My pork shoulder was absolutely amazing, fresh from the farm with the bone left in during the boiling process.
Homemade enchilada sauce I modified significantly, I agree with another reviewer that the original recipe with all three dried chills is MUY CALIENTE (however, not necessarily the case for everyone), however I agree that I don’t think I can go back to store bought—- it’s easy and super delicious.
The final product was tremendous—- family and friends loved it l
Kim Brewster says
I used 4 guajillo chile peppers and 2 ancho chile peppers which were just right for 4 cups of chicken broth. I also substituted a tablespoon of tomato paste for the fresh tomatoes plus added a tsp of brown sugar. It was great on my chicken enchiladas. I will use this recipe next time I make chicken posole.
Kimberly Killebrew says
Awesome, Kim, I’m so glad you enjoyed this, thank you!

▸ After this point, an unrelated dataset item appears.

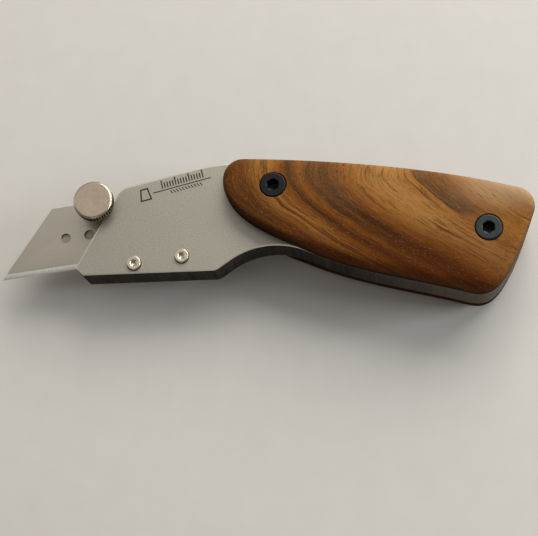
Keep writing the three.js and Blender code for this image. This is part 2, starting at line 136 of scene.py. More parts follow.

It was all good. The semi-sweet choco was perfect addition. Had to use red onions as there’s a current ban on white and yellow onions here. Spent yesterday elbow deep in masa harina making tortillas. Can’t wait to see the enchiladas on my plate!
It was unbelievably spicy. The ratios of tomato to Chile is way off folks. I had to start over because it was just too much and don’t thin it out with stock, it loses its consistency and the flavor. Not a great recipe and really need to reevaluate your measurements. Not kid safe! Burned my kids faces right off.
2 or 3 SINGLE arbols. Not 2 or 3 oz. I almost made that mistake . Mine was not too spicy it was perfect. I did add a little brown sugar
This is quite a good ratio recipe! @Hexamita Just because you and your family are sensitive to basically zero heat peppers, doesn’t mean everyone else is. The vast majority of people would not consider this a spicy sauce if you hold the arbols, as the note says. Moreover, just because you and your family are incredibly sensitive to heat, doesn’t mean it needs reevaluated or it’s not child friendly. But like you said, I guess you and your family need to reevaluate your measurements on social interactions, as well as viewing yourself as the most important in this world. Have a great day! Again, lovely recipe.
Fantastic recipe. Well worth the time.